According to Jennings spokesman David Kochman, soon after Election Day, Jennings’ campaign and the Democratic Congressional Campaign Committee established the Florida 13 Recount Fund, a joint federal fundraising committee that would serve as a clearinghouse for a national fundraising campaign. Since then, the committee has been little more than conduit account that transfers its proceeds to Jennings’ principal campaign committee, Kochman said.
“The recount fund was set up quickly to start [raising] money…to get things rolling,” Kochman said. “The Florida 13 Recount Fund was set up, so that the [DCCC and the Florida Democratic Party] could help out. They were the ones that took the lead and set up that account … to get through the first burst.”
Kappel said the sheer expense of recounts makes it difficult for candidates to go it alone once the outcome is disputed. Local donors may be weary and state election boards often want a hefty down payment for what can become a arduous and costly process.
“The party helps you raise money [and] it’s pretty typical for the candidate to set up a separate fund to raise money specifically for the recount,” Kappel said. “Usually they’re done in conjunction with the state or national party, so the candidate personally doesn’t have to go out and raise all of the money.
“The can use all of the machinery of either the state party or the national party to help them raise money,” he added. “It can get extraordinarily expensive — and not just the legal fees involved.”
Jennings also could have raided her 2004 campaign account to help pay for the recount, Kappel said, if an outstanding debt of $300,000 did not prohibit her from freeing up the roughly $10,000 left over. That year, Jennings, a former bank executive, lost the Democratic primary to take on Harris, the Republican incumbent, and still owes herself more than $300,000.
Other than one mid-December 2006 e-mail, the DCCC largely has stayed out of direct fundraising for Jennings, opting instead to directly pay Jennings’ legal bills related to the recount and state court case. In the past 90 days, the DCCC has paid more than $245,000 in recount-related bills to Jenner & Block LLP, and more than $75,000 to the law firm of Kendall Coffey, a former U.S. attorney now in private practice in Miami.
While the DCCC has been a stable source of funding for lawyers’ fees, Jennings also has paid a portion of her own legal bills since 2005. Jennings has paid roughly $154,000 in legal fees during the 2006 and 2008 election cycles out of her own primary campaign account.

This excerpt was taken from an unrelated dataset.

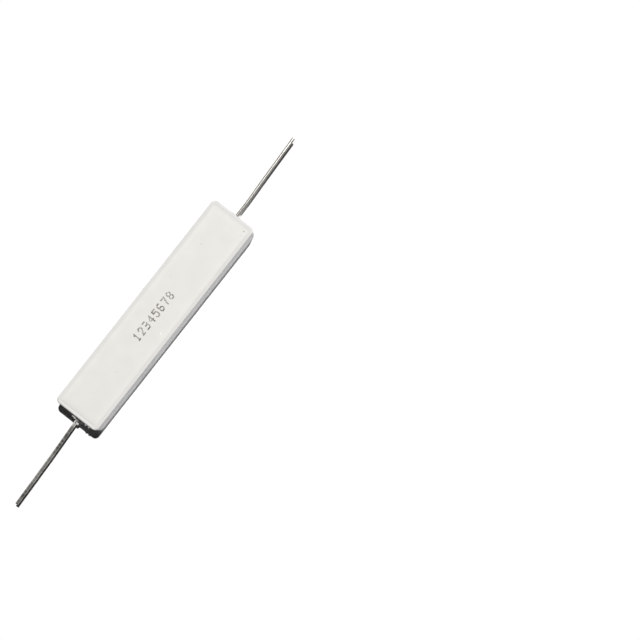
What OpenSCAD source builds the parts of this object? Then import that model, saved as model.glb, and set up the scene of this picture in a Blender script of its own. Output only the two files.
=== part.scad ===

And with many legal fees likely still being tabulated, Jennings’ total legal bills could top $500,000 or more, and the full amount may not be known until third-quarter reports come due in October. Steeper legal bills likely will force Jennings to again lean on a national donor base, which appears to view her as a symbol of all that ails polling places.
Jennings has raised $122,000 though an ActBlue.com recount fund and another $58,000 from various accounts set up on the Web site, which bundles small-dollar contributions for Democratic candidates. DCCC Chairman Chris Van Hollen (D-Md.) said Jennings has become a figurehead for many voters who now favor bills requiring a paper trail for electronic voting machines.
“She set it in motion … a number of legislative efforts to improve the election process,” Van Hollen said. “We already saw Florida change its own law…[and] up here, she’s often cited as the reason we need to move for on election reform legislation.”
With Jennings and Buchanan almost inevitably moving to a rematch in 2008, Democrats are hoping Jennings’ persistence in the cause of election reform will pay off at the polls.
Kochman, Jennings’ spokesman, said the recount has allowed Jennings to assemble a loyal network of online donors. For more than six months after the election, her campaign regularly sent out ActBlue.com-linked newspaper editorials and recount updates that likely played no small part in enlisting more than 3,000 online donors — a factor Jennings likely will consider as she mulls a 2008 run.
“The one thing that we weren’t able to do much prior [to the 2006 election] was national [fundraising],” Kochman said.